Governance should also define which data is authoritative by domain, how changes are approved, and how integration failures are escalated. In multi-entity retail environments, this becomes even more important. Shared services may own finance controls, while regional teams manage tax and fulfillment nuances. The ERP operating model must support both standardization and controlled local variation.
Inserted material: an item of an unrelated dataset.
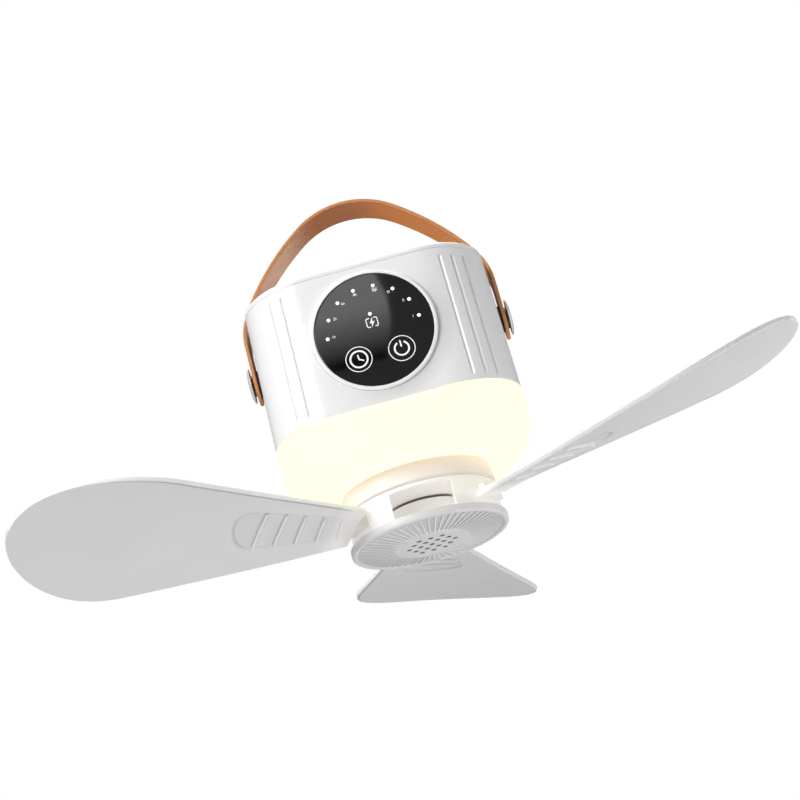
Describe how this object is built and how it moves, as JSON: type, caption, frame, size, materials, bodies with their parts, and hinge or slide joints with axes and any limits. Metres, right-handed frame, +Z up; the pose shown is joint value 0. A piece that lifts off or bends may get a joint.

Executive recommendations for retail ERP migration
- Treat migration as enterprise operating model redesign, not software replacement
- Create a shared retail event model for sales, returns, payments, inventory, and financial postings
- Prioritize master data governance before interface build and report design
- Use cloud ERP standardization for controls, close processes, and entity reporting wherever possible
- Design workflow orchestration for omnichannel exceptions, not only happy-path transactions
- Apply AI to anomaly detection, data quality, and operational prioritization with clear audit boundaries
- Measure success through reconciliation reduction, close acceleration, inventory accuracy, and decision latency improvements
What operational ROI should leaders expect
The strongest returns from retail ERP modernization usually come from reduced reconciliation effort, improved inventory accuracy, faster financial close, lower exception handling cost, and better cross-channel decision-making. These gains are often more durable than narrow labor savings because they improve the enterprise's ability to scale stores, channels, entities, and fulfillment models without multiplying operational friction.
A well-architected migration also strengthens operational resilience. When transaction logic, controls, and reporting are standardized, the retailer can respond faster to demand shifts, channel disruptions, tax changes, acquisitions, and new fulfillment models. That is the real value of unifying ecommerce, POS, and finance data inside a modern ERP operating architecture.